Objective: Repeat exactly what appears from the opening line of the listing to the line with "SUPPORT_GAP = 0.1", inclusive.
## Begin
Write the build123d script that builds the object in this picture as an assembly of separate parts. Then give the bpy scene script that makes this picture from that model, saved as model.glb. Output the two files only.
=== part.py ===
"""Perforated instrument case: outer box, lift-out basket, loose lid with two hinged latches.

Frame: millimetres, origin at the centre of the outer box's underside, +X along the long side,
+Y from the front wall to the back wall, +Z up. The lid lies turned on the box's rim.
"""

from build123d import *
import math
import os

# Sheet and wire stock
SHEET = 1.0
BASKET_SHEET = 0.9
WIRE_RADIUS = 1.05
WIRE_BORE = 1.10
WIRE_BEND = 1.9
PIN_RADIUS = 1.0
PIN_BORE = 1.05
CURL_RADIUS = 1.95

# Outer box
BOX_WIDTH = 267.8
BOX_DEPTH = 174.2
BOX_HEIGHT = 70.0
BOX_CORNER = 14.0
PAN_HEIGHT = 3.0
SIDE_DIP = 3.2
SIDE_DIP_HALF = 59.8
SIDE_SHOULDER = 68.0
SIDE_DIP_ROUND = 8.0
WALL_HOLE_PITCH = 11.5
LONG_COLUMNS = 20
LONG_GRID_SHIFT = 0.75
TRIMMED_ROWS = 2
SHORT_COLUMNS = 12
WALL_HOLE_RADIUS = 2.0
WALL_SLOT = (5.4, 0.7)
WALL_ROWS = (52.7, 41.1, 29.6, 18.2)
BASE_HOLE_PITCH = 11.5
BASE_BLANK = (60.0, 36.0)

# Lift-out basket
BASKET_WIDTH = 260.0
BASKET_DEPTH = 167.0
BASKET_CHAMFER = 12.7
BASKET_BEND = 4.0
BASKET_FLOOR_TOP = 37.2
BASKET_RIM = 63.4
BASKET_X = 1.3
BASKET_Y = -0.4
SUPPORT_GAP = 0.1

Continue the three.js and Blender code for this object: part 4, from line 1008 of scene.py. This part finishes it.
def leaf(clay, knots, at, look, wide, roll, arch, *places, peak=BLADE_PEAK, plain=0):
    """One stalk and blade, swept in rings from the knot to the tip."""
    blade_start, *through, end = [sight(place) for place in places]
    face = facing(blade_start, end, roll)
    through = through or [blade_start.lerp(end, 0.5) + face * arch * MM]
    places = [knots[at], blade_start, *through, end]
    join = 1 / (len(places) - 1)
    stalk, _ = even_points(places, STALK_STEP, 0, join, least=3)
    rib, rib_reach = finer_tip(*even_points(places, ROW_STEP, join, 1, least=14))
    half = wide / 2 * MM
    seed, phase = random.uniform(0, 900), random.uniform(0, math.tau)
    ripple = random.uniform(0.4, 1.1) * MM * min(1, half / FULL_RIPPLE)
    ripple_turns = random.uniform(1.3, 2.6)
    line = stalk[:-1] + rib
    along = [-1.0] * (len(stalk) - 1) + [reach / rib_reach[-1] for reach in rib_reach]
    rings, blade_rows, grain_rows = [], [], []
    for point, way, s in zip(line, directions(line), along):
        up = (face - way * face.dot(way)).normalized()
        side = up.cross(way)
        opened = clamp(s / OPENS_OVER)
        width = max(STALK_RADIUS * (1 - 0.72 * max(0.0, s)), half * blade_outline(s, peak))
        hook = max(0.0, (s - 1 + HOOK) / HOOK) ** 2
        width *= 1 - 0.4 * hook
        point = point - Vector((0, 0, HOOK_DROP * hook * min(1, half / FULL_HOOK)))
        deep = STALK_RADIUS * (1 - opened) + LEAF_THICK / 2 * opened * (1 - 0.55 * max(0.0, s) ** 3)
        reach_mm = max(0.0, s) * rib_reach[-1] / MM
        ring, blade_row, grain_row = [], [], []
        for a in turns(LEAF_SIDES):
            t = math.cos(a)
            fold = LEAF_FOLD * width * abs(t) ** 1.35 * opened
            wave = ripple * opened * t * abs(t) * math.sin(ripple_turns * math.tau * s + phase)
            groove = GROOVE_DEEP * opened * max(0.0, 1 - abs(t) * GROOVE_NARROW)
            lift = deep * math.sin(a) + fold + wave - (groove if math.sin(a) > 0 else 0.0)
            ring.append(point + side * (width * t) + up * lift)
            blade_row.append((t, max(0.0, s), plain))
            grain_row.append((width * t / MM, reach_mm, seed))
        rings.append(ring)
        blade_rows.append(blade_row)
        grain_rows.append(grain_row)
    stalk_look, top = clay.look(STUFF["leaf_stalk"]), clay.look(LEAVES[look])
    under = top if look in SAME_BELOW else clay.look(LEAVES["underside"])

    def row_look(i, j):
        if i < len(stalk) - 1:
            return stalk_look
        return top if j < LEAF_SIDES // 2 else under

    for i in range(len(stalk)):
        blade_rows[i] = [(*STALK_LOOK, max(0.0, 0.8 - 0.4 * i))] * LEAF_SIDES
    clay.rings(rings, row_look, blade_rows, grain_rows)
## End
Exercise response:
Write the build123d script that builds the object in this picture as an assembly of separate parts. Then give the bpy scene script that makes this picture from that model, saved as model.glb. Output the two files only.
=== part.py ===
"""Perforated instrument case: outer box, lift-out basket, loose lid with two hinged latches.

Frame: millimetres, origin at the centre of the outer box's underside, +X along the long side,
+Y from the front wall to the back wall, +Z up. The lid lies turned on the box's rim.
"""

from build123d import *
import math
import os

# Sheet and wire stock
SHEET = 1.0
BASKET_SHEET = 0.9
WIRE_RADIUS = 1.05
WIRE_BORE = 1.10
WIRE_BEND = 1.9
PIN_RADIUS = 1.0
PIN_BORE = 1.05
CURL_RADIUS = 1.95

# Outer box
BOX_WIDTH = 267.8
BOX_DEPTH = 174.2
BOX_HEIGHT = 70.0
BOX_CORNER = 14.0
PAN_HEIGHT = 3.0
SIDE_DIP = 3.2
SIDE_DIP_HALF = 59.8
SIDE_SHOULDER = 68.0
SIDE_DIP_ROUND = 8.0
WALL_HOLE_PITCH = 11.5
LONG_COLUMNS = 20
LONG_GRID_SHIFT = 0.75
TRIMMED_ROWS = 2
SHORT_COLUMNS = 12
WALL_HOLE_RADIUS = 2.0
WALL_SLOT = (5.4, 0.7)
WALL_ROWS = (52.7, 41.1, 29.6, 18.2)
BASE_HOLE_PITCH = 11.5
BASE_BLANK = (60.0, 36.0)

# Lift-out basket
BASKET_WIDTH = 260.0
BASKET_DEPTH = 167.0
BASKET_CHAMFER = 12.7
BASKET_BEND = 4.0
BASKET_FLOOR_TOP = 37.2
BASKET_RIM = 63.4
BASKET_X = 1.3
BASKET_Y = -0.4
SUPPORT_GAP = 0.1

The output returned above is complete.